• _Short task_: Only the lines from the line with "moulding & slot_zone(FLEXURE_BOTTOM, FLEXURE_TOP)" through the line with "before = set(bpy.data.objects)" should be copied, exactly as they appear, with both ends kept.

• _Available data_:
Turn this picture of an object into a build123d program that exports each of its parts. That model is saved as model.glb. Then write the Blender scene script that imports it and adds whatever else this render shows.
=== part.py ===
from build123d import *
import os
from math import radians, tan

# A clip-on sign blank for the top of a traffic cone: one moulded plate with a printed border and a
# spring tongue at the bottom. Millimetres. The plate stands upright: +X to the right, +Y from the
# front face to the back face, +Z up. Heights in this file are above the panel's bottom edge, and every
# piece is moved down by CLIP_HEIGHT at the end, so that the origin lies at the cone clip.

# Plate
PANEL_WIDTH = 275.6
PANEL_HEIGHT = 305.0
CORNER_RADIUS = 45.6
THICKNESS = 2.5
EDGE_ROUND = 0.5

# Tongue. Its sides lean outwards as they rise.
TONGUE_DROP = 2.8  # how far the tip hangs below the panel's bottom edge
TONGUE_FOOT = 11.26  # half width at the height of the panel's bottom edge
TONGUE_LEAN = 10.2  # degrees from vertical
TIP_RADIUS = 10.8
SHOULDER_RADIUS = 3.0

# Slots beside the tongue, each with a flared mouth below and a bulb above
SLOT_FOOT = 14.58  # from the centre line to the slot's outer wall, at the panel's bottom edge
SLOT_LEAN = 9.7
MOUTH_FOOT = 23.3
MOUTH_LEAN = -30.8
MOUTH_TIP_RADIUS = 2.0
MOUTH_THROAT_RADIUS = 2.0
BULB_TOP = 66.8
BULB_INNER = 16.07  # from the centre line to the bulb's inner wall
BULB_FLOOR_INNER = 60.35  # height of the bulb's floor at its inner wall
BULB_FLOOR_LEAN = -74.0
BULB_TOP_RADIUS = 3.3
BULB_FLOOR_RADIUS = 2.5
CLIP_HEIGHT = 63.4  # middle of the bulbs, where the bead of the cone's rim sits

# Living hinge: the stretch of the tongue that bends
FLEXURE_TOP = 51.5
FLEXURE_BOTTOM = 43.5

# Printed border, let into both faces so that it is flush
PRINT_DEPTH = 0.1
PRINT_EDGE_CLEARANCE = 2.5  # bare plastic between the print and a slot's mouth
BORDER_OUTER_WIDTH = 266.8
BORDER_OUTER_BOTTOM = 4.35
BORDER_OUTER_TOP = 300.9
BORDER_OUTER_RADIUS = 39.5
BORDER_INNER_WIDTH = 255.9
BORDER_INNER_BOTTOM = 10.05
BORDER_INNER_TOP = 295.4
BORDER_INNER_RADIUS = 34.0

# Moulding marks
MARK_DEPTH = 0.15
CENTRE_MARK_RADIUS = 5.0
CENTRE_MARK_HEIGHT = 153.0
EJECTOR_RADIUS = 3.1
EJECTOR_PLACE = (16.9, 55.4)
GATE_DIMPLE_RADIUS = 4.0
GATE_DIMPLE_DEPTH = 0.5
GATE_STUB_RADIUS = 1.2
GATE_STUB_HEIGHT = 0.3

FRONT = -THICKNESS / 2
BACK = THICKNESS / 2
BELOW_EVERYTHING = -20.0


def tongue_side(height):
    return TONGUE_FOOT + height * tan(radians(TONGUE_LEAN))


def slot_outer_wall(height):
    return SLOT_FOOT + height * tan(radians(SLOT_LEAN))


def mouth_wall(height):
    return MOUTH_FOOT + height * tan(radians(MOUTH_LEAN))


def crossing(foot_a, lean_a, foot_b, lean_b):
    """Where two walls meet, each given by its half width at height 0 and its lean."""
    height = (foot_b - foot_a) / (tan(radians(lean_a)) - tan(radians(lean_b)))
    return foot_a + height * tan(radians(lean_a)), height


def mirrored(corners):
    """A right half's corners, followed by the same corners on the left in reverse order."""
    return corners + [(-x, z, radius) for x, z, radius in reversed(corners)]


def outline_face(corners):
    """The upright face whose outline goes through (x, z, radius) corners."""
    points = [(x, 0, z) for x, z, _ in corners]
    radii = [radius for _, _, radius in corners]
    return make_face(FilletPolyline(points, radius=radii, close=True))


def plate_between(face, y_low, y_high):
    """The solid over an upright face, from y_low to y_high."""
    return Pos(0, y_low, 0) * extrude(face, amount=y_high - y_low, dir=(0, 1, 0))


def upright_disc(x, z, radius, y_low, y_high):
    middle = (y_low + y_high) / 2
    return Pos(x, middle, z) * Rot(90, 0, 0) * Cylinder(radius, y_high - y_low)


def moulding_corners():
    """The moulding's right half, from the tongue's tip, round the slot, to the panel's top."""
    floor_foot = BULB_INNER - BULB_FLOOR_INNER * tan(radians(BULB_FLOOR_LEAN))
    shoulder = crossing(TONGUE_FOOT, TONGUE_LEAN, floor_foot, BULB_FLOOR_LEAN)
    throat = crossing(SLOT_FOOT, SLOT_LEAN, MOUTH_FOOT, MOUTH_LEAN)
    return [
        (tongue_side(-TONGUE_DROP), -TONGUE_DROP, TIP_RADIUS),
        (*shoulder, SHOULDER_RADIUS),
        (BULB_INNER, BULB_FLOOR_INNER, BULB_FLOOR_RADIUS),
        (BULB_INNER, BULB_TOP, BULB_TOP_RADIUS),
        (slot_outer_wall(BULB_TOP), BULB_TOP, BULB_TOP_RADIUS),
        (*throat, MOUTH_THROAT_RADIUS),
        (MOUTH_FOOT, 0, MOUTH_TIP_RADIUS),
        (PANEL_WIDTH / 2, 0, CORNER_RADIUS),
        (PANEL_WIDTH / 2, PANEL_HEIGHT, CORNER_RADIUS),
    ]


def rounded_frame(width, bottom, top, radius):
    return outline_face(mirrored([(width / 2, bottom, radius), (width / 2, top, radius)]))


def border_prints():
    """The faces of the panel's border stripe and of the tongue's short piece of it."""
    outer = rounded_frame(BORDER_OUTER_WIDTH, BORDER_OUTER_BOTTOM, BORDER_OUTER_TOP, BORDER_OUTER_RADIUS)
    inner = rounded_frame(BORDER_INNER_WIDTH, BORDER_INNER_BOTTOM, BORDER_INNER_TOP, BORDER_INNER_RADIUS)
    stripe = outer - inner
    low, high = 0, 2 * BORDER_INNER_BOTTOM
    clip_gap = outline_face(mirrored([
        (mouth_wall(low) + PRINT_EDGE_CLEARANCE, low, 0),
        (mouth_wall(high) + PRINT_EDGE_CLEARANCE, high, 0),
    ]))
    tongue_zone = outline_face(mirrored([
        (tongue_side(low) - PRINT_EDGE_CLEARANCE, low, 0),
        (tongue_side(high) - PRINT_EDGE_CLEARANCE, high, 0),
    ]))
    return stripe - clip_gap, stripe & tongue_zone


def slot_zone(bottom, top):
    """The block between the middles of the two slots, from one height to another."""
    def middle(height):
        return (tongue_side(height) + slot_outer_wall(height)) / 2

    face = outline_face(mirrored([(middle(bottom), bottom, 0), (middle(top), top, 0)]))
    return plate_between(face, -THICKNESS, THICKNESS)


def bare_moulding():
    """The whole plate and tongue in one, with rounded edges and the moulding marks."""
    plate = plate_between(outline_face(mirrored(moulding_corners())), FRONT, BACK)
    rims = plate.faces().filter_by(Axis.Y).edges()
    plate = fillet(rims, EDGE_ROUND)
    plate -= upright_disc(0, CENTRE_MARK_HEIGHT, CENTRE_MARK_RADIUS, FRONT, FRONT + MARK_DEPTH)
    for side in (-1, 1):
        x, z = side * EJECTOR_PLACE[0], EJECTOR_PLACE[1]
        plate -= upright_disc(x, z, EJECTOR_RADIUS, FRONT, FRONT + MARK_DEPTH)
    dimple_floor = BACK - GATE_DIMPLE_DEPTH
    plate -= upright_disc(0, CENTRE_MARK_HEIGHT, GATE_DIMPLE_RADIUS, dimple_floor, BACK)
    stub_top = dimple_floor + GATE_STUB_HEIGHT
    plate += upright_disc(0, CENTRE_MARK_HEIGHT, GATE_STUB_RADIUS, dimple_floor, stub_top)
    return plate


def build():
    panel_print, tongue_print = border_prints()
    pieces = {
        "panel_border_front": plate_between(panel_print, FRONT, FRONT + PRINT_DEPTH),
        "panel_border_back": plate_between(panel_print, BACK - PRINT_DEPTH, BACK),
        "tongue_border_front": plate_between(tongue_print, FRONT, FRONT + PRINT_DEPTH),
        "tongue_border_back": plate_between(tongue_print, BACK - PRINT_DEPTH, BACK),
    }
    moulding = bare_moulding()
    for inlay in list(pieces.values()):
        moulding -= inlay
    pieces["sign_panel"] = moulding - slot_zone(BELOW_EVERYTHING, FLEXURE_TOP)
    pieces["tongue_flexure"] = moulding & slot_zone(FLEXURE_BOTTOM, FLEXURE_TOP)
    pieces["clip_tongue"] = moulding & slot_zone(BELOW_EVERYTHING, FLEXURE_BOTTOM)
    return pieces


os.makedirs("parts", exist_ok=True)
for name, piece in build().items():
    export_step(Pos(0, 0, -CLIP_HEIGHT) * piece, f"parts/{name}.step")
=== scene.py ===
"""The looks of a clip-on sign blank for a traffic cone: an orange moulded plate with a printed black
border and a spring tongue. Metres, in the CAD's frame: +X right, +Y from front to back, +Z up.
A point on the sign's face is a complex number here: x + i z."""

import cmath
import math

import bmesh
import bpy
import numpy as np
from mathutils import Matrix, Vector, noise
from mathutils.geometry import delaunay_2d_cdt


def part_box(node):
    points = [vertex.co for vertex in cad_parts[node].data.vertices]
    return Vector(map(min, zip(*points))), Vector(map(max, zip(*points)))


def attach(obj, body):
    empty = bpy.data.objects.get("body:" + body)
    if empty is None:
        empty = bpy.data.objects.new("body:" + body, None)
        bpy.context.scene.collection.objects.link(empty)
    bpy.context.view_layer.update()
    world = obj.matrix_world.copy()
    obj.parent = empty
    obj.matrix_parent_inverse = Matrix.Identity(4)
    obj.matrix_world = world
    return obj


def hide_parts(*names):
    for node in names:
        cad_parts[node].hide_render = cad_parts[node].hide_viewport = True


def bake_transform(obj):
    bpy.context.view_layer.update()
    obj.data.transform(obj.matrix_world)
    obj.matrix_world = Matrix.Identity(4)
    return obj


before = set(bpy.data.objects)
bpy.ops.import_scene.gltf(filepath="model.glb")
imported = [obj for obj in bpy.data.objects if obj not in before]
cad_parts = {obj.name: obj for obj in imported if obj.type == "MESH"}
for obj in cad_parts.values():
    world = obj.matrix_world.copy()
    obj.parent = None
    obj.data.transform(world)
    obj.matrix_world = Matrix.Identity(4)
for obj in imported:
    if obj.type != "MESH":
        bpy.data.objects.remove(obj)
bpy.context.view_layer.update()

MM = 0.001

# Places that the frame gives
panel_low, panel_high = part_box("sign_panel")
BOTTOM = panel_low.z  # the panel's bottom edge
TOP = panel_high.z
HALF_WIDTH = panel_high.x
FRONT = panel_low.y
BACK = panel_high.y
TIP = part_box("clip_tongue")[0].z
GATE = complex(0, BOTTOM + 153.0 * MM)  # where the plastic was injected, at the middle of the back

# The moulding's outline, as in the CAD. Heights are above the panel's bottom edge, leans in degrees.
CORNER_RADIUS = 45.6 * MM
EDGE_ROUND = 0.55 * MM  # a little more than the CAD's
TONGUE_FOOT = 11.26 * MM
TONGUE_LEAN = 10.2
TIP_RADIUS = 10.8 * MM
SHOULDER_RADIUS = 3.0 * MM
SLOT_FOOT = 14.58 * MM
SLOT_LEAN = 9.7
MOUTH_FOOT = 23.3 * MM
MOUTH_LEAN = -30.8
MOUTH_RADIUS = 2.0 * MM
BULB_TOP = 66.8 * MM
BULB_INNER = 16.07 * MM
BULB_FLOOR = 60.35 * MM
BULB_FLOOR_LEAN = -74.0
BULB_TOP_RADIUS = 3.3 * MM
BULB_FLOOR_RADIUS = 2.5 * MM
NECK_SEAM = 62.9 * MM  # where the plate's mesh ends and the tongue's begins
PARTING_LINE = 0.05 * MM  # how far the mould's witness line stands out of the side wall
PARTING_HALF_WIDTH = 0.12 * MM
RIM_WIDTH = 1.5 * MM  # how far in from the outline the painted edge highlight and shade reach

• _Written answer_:
    pieces["tongue_flexure"] = moulding & slot_zone(FLEXURE_BOTTOM, FLEXURE_TOP)
    pieces["clip_tongue"] = moulding & slot_zone(BELOW_EVERYTHING, FLEXURE_BOTTOM)
    return pieces


os.makedirs("parts", exist_ok=True)
for name, piece in build().items():
    export_step(Pos(0, 0, -CLIP_HEIGHT) * piece, f"parts/{name}.step")
=== scene.py ===
"""The looks of a clip-on sign blank for a traffic cone: an orange moulded plate with a printed black
border and a spring tongue. Metres, in the CAD's frame: +X right, +Y from front to back, +Z up.
A point on the sign's face is a complex number here: x + i z."""

import cmath
import math

import bmesh
import bpy
import numpy as np
from mathutils import Matrix, Vector, noise
from mathutils.geometry import delaunay_2d_cdt


def part_box(node):
    points = [vertex.co for vertex in cad_parts[node].data.vertices]
    return Vector(map(min, zip(*points))), Vector(map(max, zip(*points)))


def attach(obj, body):
    empty = bpy.data.objects.get("body:" + body)
    if empty is None:
        empty = bpy.data.objects.new("body:" + body, None)
        bpy.context.scene.collection.objects.link(empty)
    bpy.context.view_layer.update()
    world = obj.matrix_world.copy()
    obj.parent = empty
    obj.matrix_parent_inverse = Matrix.Identity(4)
    obj.matrix_world = world
    return obj


def hide_parts(*names):
    for node in names:
        cad_parts[node].hide_render = cad_parts[node].hide_viewport = True


def bake_transform(obj):
    bpy.context.view_layer.update()
    obj.data.transform(obj.matrix_world)
    obj.matrix_world = Matrix.Identity(4)
    return obj


before = set(bpy.data.objects)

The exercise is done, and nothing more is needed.